Depuis sa séparation d’avec Roxanne, Joseph s’est muré dans une forteresse de silence. Pire encore, il a séquestré leur fils Mathieu et vit avec ce dernier dans sa propriété de campagne, un reliquat de cabane à sucre. Cette cohabitation conduit Mathieu sur de mauvais chemins.

Emmanuel Tardif est visiblement un fonceur. Le jeune réalisateur a fait ses études en cinéma de 2016 à 2019 à l’Université Concordia, revendique deux longs métrages au compteur, est en train de monter sa troisième fiction et planche sur un premier documentaire. Rien que ça !

Mieux encore, M. Tardif a visiblement quelque chose à dire et n’hésite pas, pour s’exprimer, à passer par une certaine radicalité. Pour ne pas dire une radicalité certaine.

Soumissions, son deuxième film, constitue en effet une proposition tranchante et osée, qui balaie, bouscule et balance dans le vide nos bonnes valeurs. Face à ce qu’ils verront, certains spectateurs vont sans doute vouloir tourner le dos et s’enfuir. Non pas parce que c’est mauvais. Mais parce que ça fait mal.

Ici, Joseph a mal à l’âme. Cette âme, si elle existe encore, est un trou noir. Et au lieu de la soigner, Joseph la passe, comme un témoin dans une course à relais, à son fils qui verse dans le mimétisme comportemental du paternel.

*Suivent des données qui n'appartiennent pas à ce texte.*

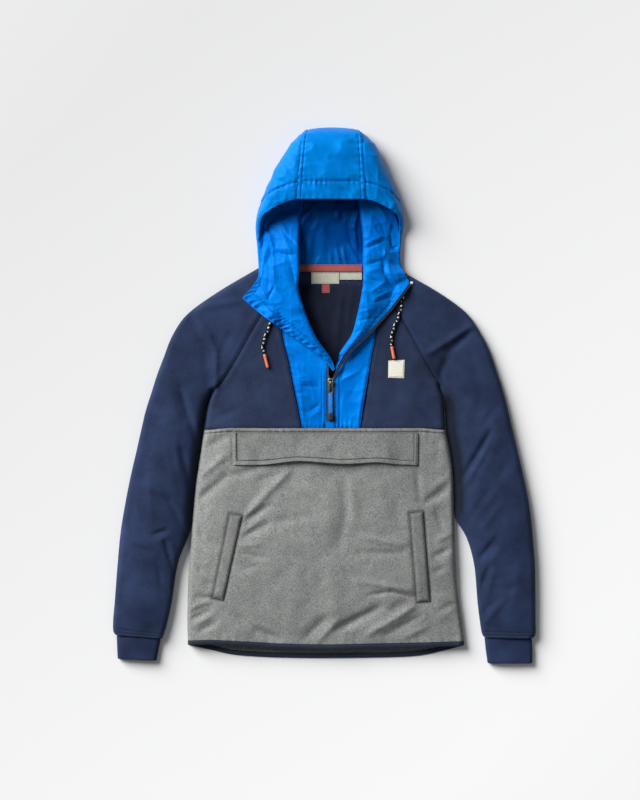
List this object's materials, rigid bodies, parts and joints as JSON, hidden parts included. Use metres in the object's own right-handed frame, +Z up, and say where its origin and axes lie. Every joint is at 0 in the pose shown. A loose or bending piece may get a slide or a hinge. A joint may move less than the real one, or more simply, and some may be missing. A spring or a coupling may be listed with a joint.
{
  "type": "hooded half-zip fleece jacket",
  "caption": "hooded half-zip pullover jacket of marl grey and navy fleece with a blue padded hood, lying flat on its back with the neck turned open",
  "frame": {"origin": "on the surface the jacket lies on, under the middle of its outline", "axes": "X across the chest to the right as seen from above, Y from the hem to the hood, Z up from the surface"},
  "size_m": [0.802, 1.0159, 0.0546],
  "materials": {
    "navy_fleece": "brushed knitted fleece",
    "grey_fleece": "brushed knitted fleece, marl",
    "blue_nylon": "smooth woven nylon, light sheen",
    "blue_lining": "smooth woven lining, light sheen",
    "navy_binding": "stretch binding",
    "coral_tape": "woven tape",
    "off_white_label": "woven label, blank",
    "zip_tape": "zip tape with moulded teeth",
    "gunmetal": "antique gunmetal plate",
    "end_stop_plastic": "moulded",
    "pull_strap": "woven tape",
    "pull_end_plastic": "moulded",
    "flecked_cord": "braided cord with light flecks",
    "orange_tip": "moulded"
  },
  "bodies": {
    "garment": {"back_lower": "grey_fleece", "back_upper": "navy_fleece", "front_lower": "grey_fleece", "front_upper_left": "navy_fleece", "front_upper_right": "navy_fleece", "sleeve_left": "navy_fleece", "sleeve_right": "navy_fleece", "cuff_left": "navy_fleece", "cuff_right": "navy_fleece", "placket_left": "blue_nylon", "placket_right": "blue_nylon", "hood_side_left": "blue_nylon", "hood_side_right": "blue_nylon", "hood_gusset": "blue_nylon", "facing_left": "blue_lining", "facing_right": "blue_lining", "zip_tape_left": "zip_tape", "zip_tape_right": "zip_tape", "zip_tape_turned_left": "zip_tape", "zip_tape_turned_right": "zip_tape", "zip_end_stop": "end_stop_plastic", "zip_garage": "blue_nylon", "zip_slider": "gunmetal", "chest_flap": "grey_fleece", "flap_binding": "grey_fleece", "welt_left": "grey_fleece", "welt_right": "grey_fleece", "hem_binding_front": "navy_binding", "hem_binding_back": "navy_binding", "neck_tape": "coral_tape", "main_label": "off_white_label", "size_label": "off_white_label", "loop_tab": "coral_tape", "chest_patch": "off_white_label", "drawcord_left": "flecked_cord", "drawcord_right": "flecked_cord", "cord_tip_left": "orange_tip", "cord_tip_right": "orange_tip"},
    "zip_pull": {"pull_tab": "gunmetal", "pull_strap": "pull_strap", "pull_end": "pull_end_plastic"}
  },
  "joints": [
    {"name": "pull_hinge", "type": "hinge", "parent": "garment", "child": "zip_pull", "pos_m": [0.0125, 0.026, 0.03186], "axis": [-1, 0, 0], "range_deg": [0, 150]}
  ]
}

De là le pluriel du titre. Soumissions est en quelque sorte un syndrome de Stockholm filial, en forme de rage. On présume que le cinéaste a voulu, à sa façon, remettre en question, explorer une certaine condition humaine, et parfois inhumaine, en ce début du XXIe siècle.

Pour ce faire, il a choisi de faire appel à Martin Dubreuil. Qui mieux que ce dernier peut incarner Joseph ? Dubreuil ne joue pas. Il est.

En entrevue, nous l’avons taquiné sur le degré de difficulté qu’il a eu à apprendre son texte. Parce qu’en fait, son personnage marmonne, grogne, s’exprime par monosyllabes et, la plupart du temps, se tait. Pour lui donner la réplique, le réalisateur a trouvé en Félix Grenier un comédien parfaitement habité et apte à exprimer toute une gamme de sentiments dans son seul regard.

Les trois actrices du film, Charlotte Aubin, Léa Roy et Lucette Chalifoux, défendent aussi leur rôle avec conviction.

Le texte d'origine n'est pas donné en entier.